State of the Art Robotic Grippers and Applications, Kevin Tai et al (2016), displays the wide variety and extensive uses of grippers that have arisen since Scheinman’s invention. Today there are some fifteen specialized gripper manufacturers offering pneumatic and electric powered grippers for manufacturing; and more recently, a rush of new vendors into the marketplace with interesting solutions for logistics, especially for e-commerce bin picking.

Henrik Schunk et al point out in their 2005 Grippers in Motion: The Fascination of Automated Handling Tasks how gripping is more than just holding a workpiece. “Gaining information on the workpieces and ambient conditions of a specific handling task,” they contend, “becomes more and more important for process reliability and offers considerable potential for faster handling applications at a lower cost.”

Gaining knowledge and experience with the processes going on around them—in addition to holding fast to a workpiece—seems exactly where smart gripper tech is headed.

Finally, the real work begins
Now that Operations Technology is getting serious about the innards of Factory 4.0, especially trying to breathe all manner of intelligence into every machine on the shop floor, the “robot on the end of the robot” is coming up large as a potential seat of intelligence, maybe even the eventual maestro behind factory-wide production and productivity.

With robots and their sensor arrays having successfully dealt with keeping nearby humans safe as well as predicting when to alert the doctor of an impending robot ailment, robots can now turn their sensors and edge computing power to the real game afoot: producing high-quality goods, increasing output and reducing costs.

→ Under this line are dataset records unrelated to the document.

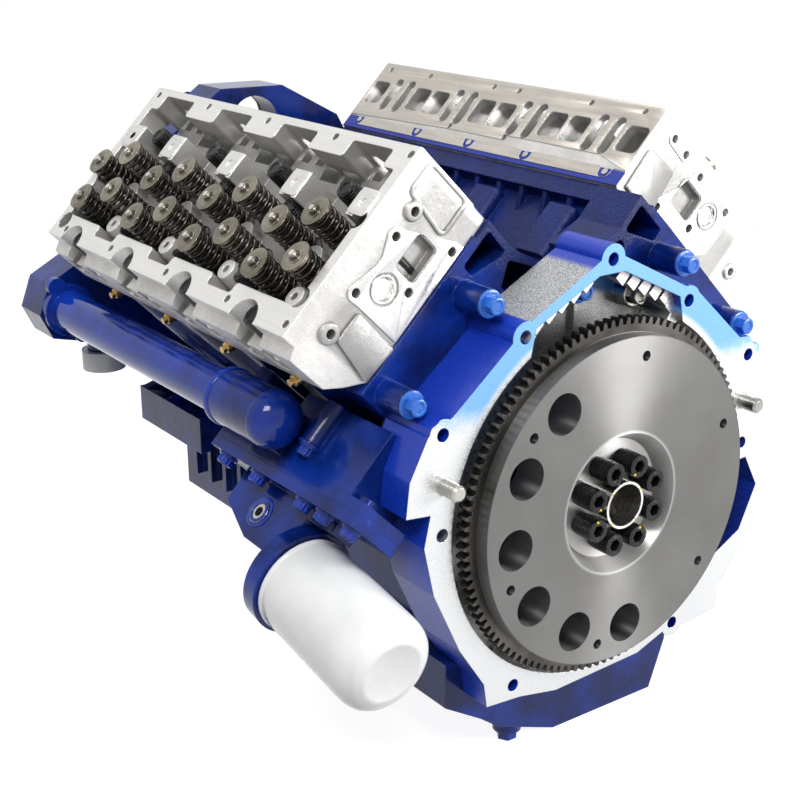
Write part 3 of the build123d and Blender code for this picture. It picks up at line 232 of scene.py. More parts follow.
def buildTurnedRings():
    # concentric lathe or grinding marks about the crankshaft's axis
    tree, start, end, place = newGroup("turnedRings", {"Scale": 900.0}, ("Rings", "Radius"))
    flat = addNode(tree, "ShaderNodeVectorMath", operation="MULTIPLY")
    flat.inputs[1].default_value = (1, 0, 1)
    feed(tree, flat, 0, place.outputs["Object"])
    size = addNode(tree, "ShaderNodeVectorMath", operation="LENGTH")
    feed(tree, size, 0, flat.outputs[0])
    noise = addNode(tree, "ShaderNodeTexNoise", Detail=3.0, Roughness=0.7, noise_dimensions="1D")
    feed(tree, noise, "W", times(tree, size.outputs["Value"], start.outputs["Scale"]))
    feed(tree, end, "Rings", noise.outputs[0])
    feed(tree, end, "Radius", size.outputs["Value"])
    return tree


def buildBankPlace():
    # w and t of a point, the same for both banks
    tree, start, end, place = newGroup("bankPlace", {}, ("W", "T", "X", "Z"))
    parts = addNode(tree, "ShaderNodeSeparateXYZ")
    feed(tree, parts, 0, place.outputs["Object"])
    outward = mathNode(tree, "ABSOLUTE", parts.outputs["X"])
    for name, sign in (("W", "SUBTRACT"), ("T", "ADD")):
        total = mathNode(tree, sign, parts.outputs["Z"], outward)
        feed(tree, end, name, times(tree, total, half))
    for name in ("X", "Z"):
        feed(tree, end, name, parts.outputs[name])
    return tree


groups = {
    "castGrain": buildCastGrain(), "edgeWear": buildEdgeWear(), "cutFace": buildCutFace(),
    "millMarks": buildMillMarks(), "turnedRings": buildTurnedRings(), "bankPlace": buildBankPlace(),
}
print("shared shader groups built:", len(groups))


def useGroup(tree, name, **values):
    node = tree.nodes.new("ShaderNodeGroup")
    node.node_tree = groups[name]
    for key, value in values.items():
        node.inputs[key].default_value = value
    return node


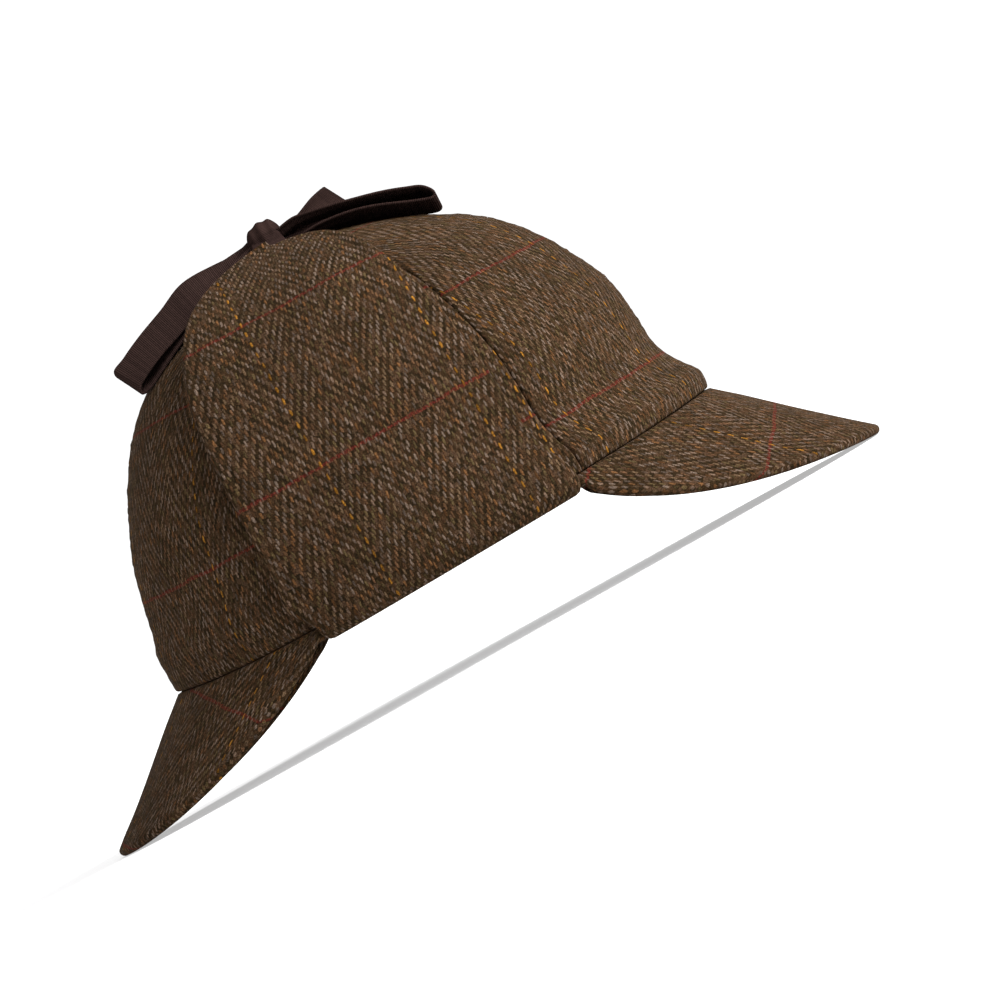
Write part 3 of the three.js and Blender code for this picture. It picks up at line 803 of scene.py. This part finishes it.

Digitization, miniaturization, sensors, new chips, edge computing and artificial intelligence are bringing new possibilities to the advance of gripper tech, and because of it the gripper is awakening to the idea of being smart.

The long-lamented decline in global manufacturing productivity (latest warning hails from Sweden) has a real opportunity at resurgence with the advent of smart grippers. As the prime interface between workpieces and finished goods, the potential for a trove of data points flowing from a gripper is without peer on a factory floor.

It is with companies conjuring up new software ideas like those at the recently formed Oden Technologies (2014) where intelligent manufacturing can manifest itself in a workflow, turning all those data points into actionable production knowledge that will help to switch on a revolution in smart gripper technology.

Oden, as their product pitch says, offers manufacturers the ability to “perform detailed root-cause analysis down to the second, keep an eye on factory-wide performance in real-time, or understand output trends over days…Empowering manufacturers to eliminate waste, increase output, and achieve perfect production.” Oden is but one of a new gang of AI pioneers in manufacturing.

Combine those kinds of production analytics with ruggedized, on-gripper, mini- PLCs (programmable logic controllers) that automate machine control in real time, and the vision of a factory as a humming, cyber-physical hive of autonomous “smart” machinery begins to emerge.

That a robot gripper can be central to a factory-wide, cyber-physical workflow is a new realization, but it’s an idea whose time has come. And progress is arriving fast.

The rewards are there to be had: Forecasts contend that smart manufacturing will increase “production capacity up to 20% while lowering material consumption rates by 4%.” That forecast sees trillions in additional GDP!

Which among the fifteen or so gripper developers will be first out with a smart gripper? A few are already grafting intelligence into their tech.

The gripper-meisters gear up
The names of four of the most prominent and well-respected gripper manufacturers read like a German law firm: Schunk, Schmalz, Zimmer & Weiss. The point here is that in a single, compact slice of German geography there physically resides decades of gripper expertise. Henrik Schunk, CEO of SCHUNK, writes in Grippers in Motion that there once were many other German gripper makers, now defunct or absorbed by others. 

That’s a lot of resident engineering talent. In Lauffen, the small-town home headquarters of SCHUNK, probably most every dinner table around is filled with kinematics chat every evening; all of which gives Germany an enormous leg up in the race to the smart gripper.